For the thoughts of the Greeks about themselves, and their relation to the world generally, were ever in the happiest readiness to be transformed into objects for the senses. In this lies the main distinction between Greek art and the mystical art of the Christian middle age, which is always struggling to express thoughts beyond itself. Take, for instance, a characteristic work of the middle age, Angelico's Coronation of the Virgin, in the cloister of Saint Mark's at Florence. In some strange halo of a moon Christ and the Virgin Mary are sitting, clad in mystical white raiment, half shroud, half priestly linen. Our Lord, with rosy nimbus and the long pale hair--tanquam lana alba et tanquam nix--of the figure in the Apocalypse, sets with slender finger-tips a crown of pearl on the head of his mother, who, corpse-like in her refinement, is bending forward to receive it, the light lying like snow upon her forehead. Certainly, it cannot be said of Angelico's fresco that it throws into a sensible form our highest thoughts about man and his relation to the world; but it did not do this adequately even for Angelico. For him, all that is outward or sensible in his work--the hair like wool, the rosy nimbus, the crown of pearl--is only the symbol or type of an inexpressible world, to which he wishes to direct the thoughts; he would have shrunk from the notion that what the eye apprehended was all. Such forms of art, then, are inadequate to the matter they clothe; they remain ever below its level. Something of this kind is true also of oriental art. As in the middle age from an exaggerated inwardness, so in the East from a vagueness, a want of definition, in thought, the matter presented to art is unmanageable: forms of sense struggle vainly with it. The many-headed gods of the East, the orientalised Diana of Ephesus, with its numerous breasts, like Angelico's fresco, are at best overcharged symbols, a means of hinting at an idea which art cannot adequately express, which still remains in the world of shadows.

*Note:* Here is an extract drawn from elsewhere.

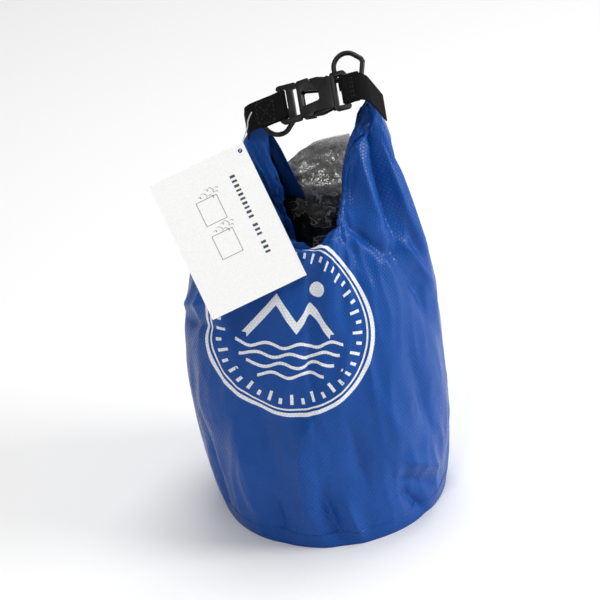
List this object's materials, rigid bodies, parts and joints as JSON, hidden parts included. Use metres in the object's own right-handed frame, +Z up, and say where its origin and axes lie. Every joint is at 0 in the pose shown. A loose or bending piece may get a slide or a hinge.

But take a work of Greek art,--the Venus of Melos. That is in no sense a symbol, a suggestion of anything beyond its own victorious fairness. The mind begins and ends with the finite image, yet loses no part of the spiritual motive. That motive is not lightly and loosely attached to the sensuous form, as the meaning to the allegory, but saturates and is identical with it. The Greek mind had advanced to a particular stage of self-reflexion, but was careful not to pass beyond it. In oriental thought there is a vague conception of life everywhere, but no true appreciation of itself by the mind, no knowledge of the distinction of man's nature: in its consciousness of itself, humanity is still confused with the fantastic, indeterminate life of the animal and vegetable world. In Greek thought the "lordship of the soul" is recognised; that lordship gives authority and divinity to human eyes and hands and feet; inanimate nature is thrown into the background. But there Greek thought finds its happy limit; it has not yet become too inward; the mind has not begun to boast of its independence of the flesh; the spirit has not yet absorbed everything with its emotions, nor reflected its own colour everywhere. It has indeed committed itself to a train of reflexion which must end in a defiance of form, of all that is outward, in an exaggerated idealism. But that end is still distant: it has not yet plunged into the depths of religious mysticism.
This ideal art, in which the thought does not outstrip or lie beyond its sensible embodiment, could not have arisen out of a phase of life that was uncomely or poor. That delicate pause in Greek reflexion was joined, by some supreme good luck, to the perfect animal nature of the Greeks. Here are the two conditions of an artistic ideal. The influences which perfected the animal nature of the Greeks are part of the process by which the ideal was evolved. Those "Mothers" who, in the second part of Faust, mould and remould the typical forms which appear in human history, preside, at the beginning of Greek culture, over such a concourse of happy physical conditions as ever generates by natural laws some rare type of intellectual or spiritual life. That delicate air, "nimbly and sweetly recommending itself" to the senses, the finer aspects of nature, the finer lime and clay of the human form, and modelling of the dainty framework of the human countenance:--these are the good luck of the Greek when he enters upon life. Beauty becomes a distinction, like genius, or noble place.
"By no people," says Winckelmann, "has beauty been so highly esteemed as by the Greeks. The priests of a youthful Jupiter at Aegae, of the Ismenian Apollo, and the priest who at Tanagra led the procession of Mercury, bearing a lamb upon his shoulders, were always youths to whom the prize of beauty had been awarded. The citizens of Egesta, in Sicily, erected a monument to a certain Philip, who was not their fellow-citizen, but of Croton, for his distinguished beauty; and the people made offerings at it. In an ancient song, ascribed to Simonides or Epicharmus, of four wishes, the first was health, the second beauty. And as beauty was so longed for and prized by the Greeks, every beautiful person sought to become known to the whole people by this distinction, and above all to approve himself to the artists, because they awarded the prize; and this was for the artists an opportunity of having supreme beauty ever before their eyes. Beauty even gave a right to fame; and we find in Greek histories the most beautiful people distinguished. Some were famous for the beauty of one single part of their form; as Demetrius Phalereus, for his beautiful eyebrows, was called Charito-blepharos. It seems even to have been thought that the procreation of beautiful children might be promoted by prizes: this is shown by the existence of contests for beauty, which in ancient times were established by Cypselus, King of Arcadia, by the river Alpheus; and, at the feast of Apollo of Philae, a prize was offered to the youths for the deftest kiss. This was decided by an umpire; as also at Megara, by the grave of Diodes. At Sparta, and at Lesbos, in the temple of Juno, and among the Parrhasii, there were contests for beauty among women. The general esteem for beauty went so far, that the Spartan women set up in their bedchambers a Nireus, a Narcissus, or a Hyacinth, that they might bear beautiful children."